_CAD and scene scripts_
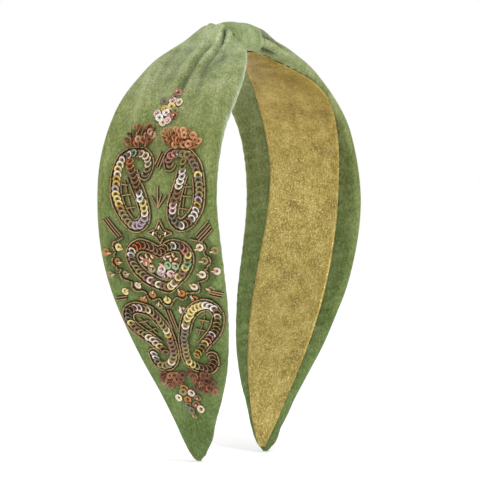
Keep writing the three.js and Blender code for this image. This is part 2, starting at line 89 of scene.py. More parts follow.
KNOT_SKEW = 0.85
SKEW_FADE = 46  # the rows across a leg are square to it from here on
ASKEW_ROUNDS = 14
KNOT_HALF_LENGTH = 9
KNOT_HALF_WIDTH = 12.2
KNOT_LOW = 0.7
KNOT_HIGH = 10.9
KNOT_MIDDLE = (KNOT_LOW + KNOT_HIGH) / 2
KNOT_HALF_HEIGHT = (KNOT_HIGH - KNOT_LOW) / 2
CROWN_HALF_LENGTH = 9.4


def through(stations):
    """A smooth curve through (position, value) stations, level beyond its ends."""
    places, values = np.array(stations, float).T
    spans = np.diff(places)
    slopes = np.empty(len(places))
    slopes[1:-1] = (values[2:] - values[:-2]) / (places[2:] - places[:-2])
    slopes[[0, -1]] = (values[[1, -1]] - values[[0, -2]]) / spans[[0, -1]]

    def value(position):
        at = np.clip(position, places[0], places[-1])
        i = np.clip(np.searchsorted(places, at, side="right") - 1, 0, len(spans) - 1)
        t = (at - places[i]) / spans[i]
        return (
            values[i] * (1 + 2 * t) * (1 - t) ** 2
            + slopes[i] * spans[i] * t * (1 - t) ** 2
            + values[i + 1] * t * t * (3 - 2 * t)
            + slopes[i + 1] * spans[i] * t * t * (t - 1)
        )

    return value


band_half_width = through([
    (0, 6.5), (8, 7), (14, 10.4), (20, 13.3), (30, 16.2), (42, 19), (54, 20.8), (70, 21.5),
    (100, 22.1), (115, 21.6), (128, 20.1), (148, 15.6), (170, 7.6), (181, 3.4), (184.4, 0.8),
])
band_shift = through([
    (0, 0), (10, 0), (20, 1), (30, 2.8), (42, 3.5), (52, 2.8), (66, 0.9), (100, 0),
    (130, 0.2), (158, 0.8), (184.4, 0),
])
lining_half_width = through([
    (0, 5.1), (14, 5.3), (24, 7), (32, 9.8), (39, 12.1), (47, 13.7), (57, 14.2),
    (82, 13.5), (122, 14), (148, 11.4), (173, 5.1), (183, 1.2),
])
lining_shift = through([
    (0, 0), (24, 0), (32, -1.3), (39, -2.6), (47, -3.4), (70, -2.5), (95, -0.9),
    (148, -0.3), (183, 0),
])


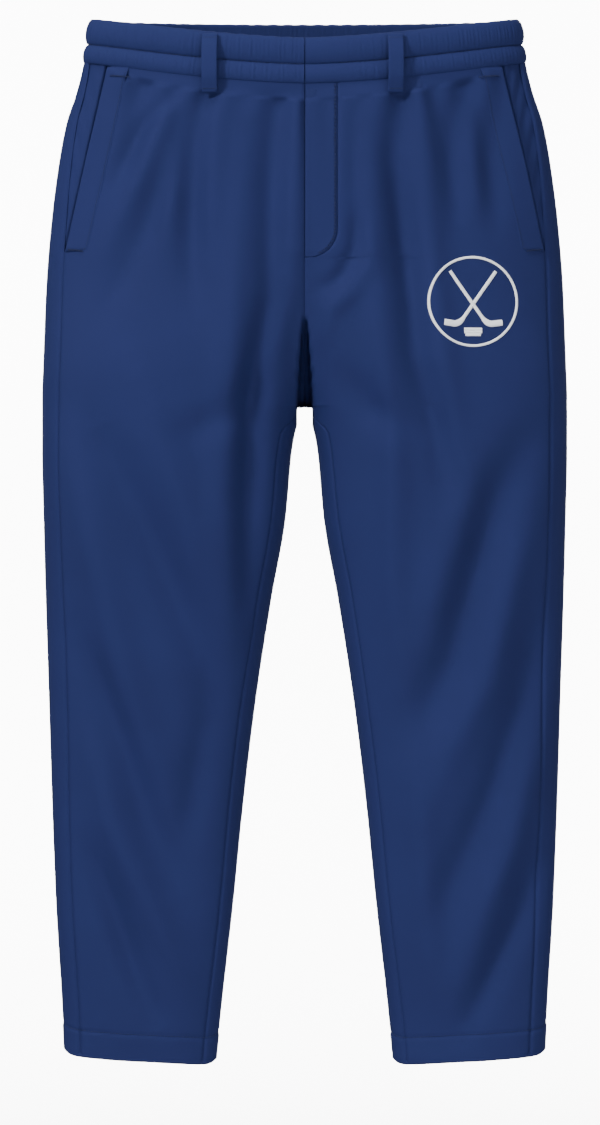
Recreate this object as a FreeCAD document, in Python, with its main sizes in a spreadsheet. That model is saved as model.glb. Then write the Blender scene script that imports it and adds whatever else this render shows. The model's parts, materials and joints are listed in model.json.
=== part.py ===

_Task instructions_
Show all lines from the data above in which the word "Blender" appears.

_Result of this exercise_
Keep writing the three.js and Blender code for this image. This is part 2, starting at line 89 of scene.py. More parts follow.
Recreate this object as a FreeCAD document, in Python, with its main sizes in a spreadsheet. That model is saved as model.glb. Then write the Blender scene script that imports it and adds whatever else this render shows. The model's parts, materials and joints are listed in model.json.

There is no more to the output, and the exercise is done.